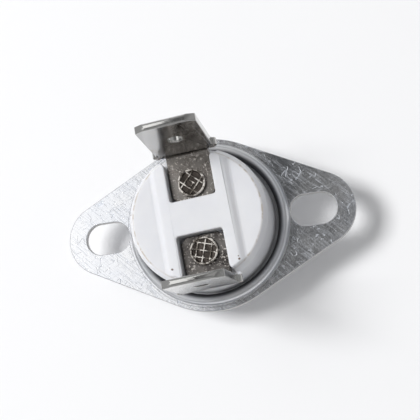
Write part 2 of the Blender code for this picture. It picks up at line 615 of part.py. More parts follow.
def main():
    for old in list(bpy.data.objects):
        bpy.data.objects.remove(old, do_unlink=True)

    aluminium = material("drawn aluminium", (0.62, 0.64, 0.67), 0.32, 1.0)
    bimetal = material("bimetal strip", (0.52, 0.50, 0.47), 0.35, 1.0)
    guide_ceramic = material("guide ceramic", (0.80, 0.78, 0.72), 0.55)
    pin_ceramic = material("pin ceramic", (0.86, 0.85, 0.82), 0.45)
    body_ceramic = material("body ceramic", (0.78, 0.79, 0.81), 0.38)
    upper_nickel = material("nickel of the upper terminal", (0.48, 0.46, 0.43), 0.28, 1.0)
    lower_nickel = material("nickel of the lower terminal", (0.48, 0.46, 0.43), 0.28, 1.0)
    upper_rivet_steel = material("plated steel of the upper rivet", (0.58, 0.55, 0.50), 0.3, 1.0)
    lower_rivet_steel = material("plated steel of the lower rivet", (0.58, 0.55, 0.50), 0.3, 1.0)
    spring_bronze = material("spring bronze", (0.72, 0.49, 0.27), 0.3, 1.0)
    washer_steel = material("washer steel", (0.55, 0.54, 0.52), 0.35, 1.0)
    plate_brass = material("plate brass", (0.74, 0.58, 0.30), 0.32, 1.0)
    moving_silver = material("moving contact silver", (0.83, 0.82, 0.79), 0.25, 1.0)
    fixed_silver = material("fixed contact silver", (0.83, 0.82, 0.79), 0.25, 1.0)

    cup = make_flanged_cup(aluminium)

    body_axis = bpy.data.objects.new("body_axis", None)
    bpy.context.scene.collection.objects.link(body_axis)
    body_axis.location = (BODY_SHIFT, 0.0, 0.0)
    body_axis.rotation_euler = (0.0, 0.0, BODY_TURN)

    make_bimetal_disc(bimetal, cup)
    make_disc_guide(guide_ceramic, body_axis)
    make_push_pin(pin_ceramic, body_axis)
    make_ceramic_body(body_ceramic, body_axis)
    make_terminal("upper_terminal", upper_nickel, body_axis, 1, UPPER_LEAN)
    make_terminal("lower_terminal", lower_nickel, body_axis, -1, LOWER_LEAN)
    make_rivet("upper_rivet", upper_rivet_steel, body_axis, 1, WASHER_LOW - SEAT_GAP)
    make_rivet("lower_rivet", lower_rivet_steel, body_axis, -1, PLATE_LOW - SEAT_GAP)
    make_arm_washer(washer_steel, body_axis)

    arm_axis = bpy.data.objects.new("arm_axis", None)
    bpy.context.scene.collection.objects.link(arm_axis)
    arm_axis.parent = body_axis
    arm_axis.location = (0.0, RIVET_OFFSET, ARM_LOW + ARM_THICKNESS / 2)
    make_contact_arm(spring_bronze, arm_axis)
    under_arm = (0.0, -RIVET_OFFSET - CONTACT_OFFSET, -ARM_THICKNESS / 2 - SEAT_GAP)
    make_contact("moving_contact", moving_silver, arm_axis, under_arm, MOVING_CONTACT_HEIGHT, ARM_THICKNESS, -1)

    make_fixed_contact_plate(plate_brass, body_axis)
    on_plate = (0.0, -CONTACT_OFFSET, PLATE_HIGH + SEAT_GAP)
    make_contact("fixed_contact", fixed_silver, body_axis, on_plate, FIXED_CONTACT_HEIGHT, FIXED_PLATE_THICKNESS, 1)


main()
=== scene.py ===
# %% [markdown]
# # A snap-disc thermal switch, dressed for a studio picture
# The switch is a white ceramic body crimped into a drawn aluminium cup. The cup's brim is a diamond-shaped
# mounting flange, and two folded nickel tabs are riveted to the ceramic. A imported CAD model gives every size
# and place. This lesson models the pieces that show, finishes all of them, and lights the set.
# The small inner pieces keep their CAD shapes, because nothing but their finish can be seen.

# %% Load the frame
import math

import bmesh
import bpy
from mathutils import Matrix, Vector


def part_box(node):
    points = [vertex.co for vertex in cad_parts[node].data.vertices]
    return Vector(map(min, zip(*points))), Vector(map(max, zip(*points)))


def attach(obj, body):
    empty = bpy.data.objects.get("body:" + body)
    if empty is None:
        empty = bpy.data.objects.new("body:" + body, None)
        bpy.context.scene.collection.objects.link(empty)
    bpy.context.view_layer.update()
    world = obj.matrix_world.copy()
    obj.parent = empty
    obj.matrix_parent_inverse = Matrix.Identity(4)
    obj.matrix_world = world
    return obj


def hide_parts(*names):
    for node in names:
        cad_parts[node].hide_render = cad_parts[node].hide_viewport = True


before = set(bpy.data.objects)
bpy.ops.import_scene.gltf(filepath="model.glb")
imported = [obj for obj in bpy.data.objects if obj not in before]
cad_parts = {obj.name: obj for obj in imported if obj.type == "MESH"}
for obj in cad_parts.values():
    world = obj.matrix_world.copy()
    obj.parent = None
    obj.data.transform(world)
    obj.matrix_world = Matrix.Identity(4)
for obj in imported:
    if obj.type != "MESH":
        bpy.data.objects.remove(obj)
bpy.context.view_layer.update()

# %% [markdown]
# ## Working in millimetres
# The switch is 33 mm long, and Blender's tools are easier to steer with numbers near one. So each piece is
# modelled in millimetres with its origin on the cup's axis, and scaled to metres as its last step.
# The ceramic and all that is fastened to it sit a little turned in the cup, as on the real switch. They
# are modelled square to the axes first, and turned together with the last step.

# %% Units and small helpers
MM = 0.001
BODY_TURN = math.radians(4.2)
BODY_SHIFT = -0.2


def clear_selection():
    if bpy.context.mode != "OBJECT":
        bpy.ops.object.mode_set(mode="OBJECT")
    bpy.ops.object.select_all(action="DESELECT")


def choose(piece):
    """Makes one object the only selected and active one."""
    clear_selection()
    piece.select_set(True)
    bpy.context.view_layer.objects.active = piece


def edit(piece):
    """Opens a piece in edit mode with all of it selected."""
    choose(piece)
    bpy.ops.object.mode_set(mode="EDIT")
    bpy.ops.mesh.select_mode(type="VERT")
    bpy.ops.mesh.select_all(action="SELECT")


def pick_faces(test):
    """In edit mode, selects the faces whose centre and normal pass a test."""
    bpy.ops.mesh.select_mode(type="FACE")
    bpy.ops.mesh.select_all(action="DESELECT")
    mesh = bmesh.from_edit_mesh(bpy.context.active_object.data)
    for face in mesh.faces:
        face.select_set(test(face.calc_center_median(), face.normal))
    bmesh.update_edit_mesh(bpy.context.active_object.data)


def pick_edges(test):
    """In edit mode, selects the edges whose middle and direction pass a test."""
    bpy.ops.mesh.select_mode(type="EDGE")
    bpy.ops.mesh.select_all(action="DESELECT")
    mesh = bmesh.from_edit_mesh(bpy.context.active_object.data)
    for edge in mesh.edges:
        start, end = (vert.co for vert in edge.verts)
        edge.select_set(test((start + end) / 2, (end - start).normalized()))
    bmesh.update_edit_mesh(bpy.context.active_object.data)


def settle(piece, turn=0.0, shift=0.0):
    """Turns and shifts a finished piece, scales it to metres and leaves its object at the origin."""
    choose(piece)
    piece.rotation_euler = (0.0, 0.0, turn)
    piece.location = (shift * MM, 0.0, 0.0)
    piece.scale = (MM, MM, MM)
    bpy.ops.object.transform_apply(location=True, rotation=True, scale=True)
    return piece


# %% [markdown]
# ## Drawing a section
# A turned or drawn piece is one section, spun round its axis. The section starts from a plane that is merged
# to a single point, and the point is extruded along the line of the section. Arcs are worked out, so
# that a fold or a fillet has its true radius. A flat outline is drawn the same way, filled and extruded.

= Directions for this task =
Return, unchanged, the run of lines above that opens with the line containing "make_fixed_contact_plate(plate_brass, body_axis)" and closes with the line containing "before = set(bpy.data.objects)". Include both.

= Output for this exercise =
    make_fixed_contact_plate(plate_brass, body_axis)
    on_plate = (0.0, -CONTACT_OFFSET, PLATE_HIGH + SEAT_GAP)
    make_contact("fixed_contact", fixed_silver, body_axis, on_plate, FIXED_CONTACT_HEIGHT, FIXED_PLATE_THICKNESS, 1)


main()
=== scene.py ===
# %% [markdown]
# # A snap-disc thermal switch, dressed for a studio picture
# The switch is a white ceramic body crimped into a drawn aluminium cup. The cup's brim is a diamond-shaped
# mounting flange, and two folded nickel tabs are riveted to the ceramic. A imported CAD model gives every size
# and place. This lesson models the pieces that show, finishes all of them, and lights the set.
# The small inner pieces keep their CAD shapes, because nothing but their finish can be seen.

# %% Load the frame
import math

import bmesh
import bpy
from mathutils import Matrix, Vector


def part_box(node):
    points = [vertex.co for vertex in cad_parts[node].data.vertices]
    return Vector(map(min, zip(*points))), Vector(map(max, zip(*points)))


def attach(obj, body):
    empty = bpy.data.objects.get("body:" + body)
    if empty is None:
        empty = bpy.data.objects.new("body:" + body, None)
        bpy.context.scene.collection.objects.link(empty)
    bpy.context.view_layer.update()
    world = obj.matrix_world.copy()
    obj.parent = empty
    obj.matrix_parent_inverse = Matrix.Identity(4)
    obj.matrix_world = world
    return obj


def hide_parts(*names):
    for node in names:
        cad_parts[node].hide_render = cad_parts[node].hide_viewport = True


before = set(bpy.data.objects)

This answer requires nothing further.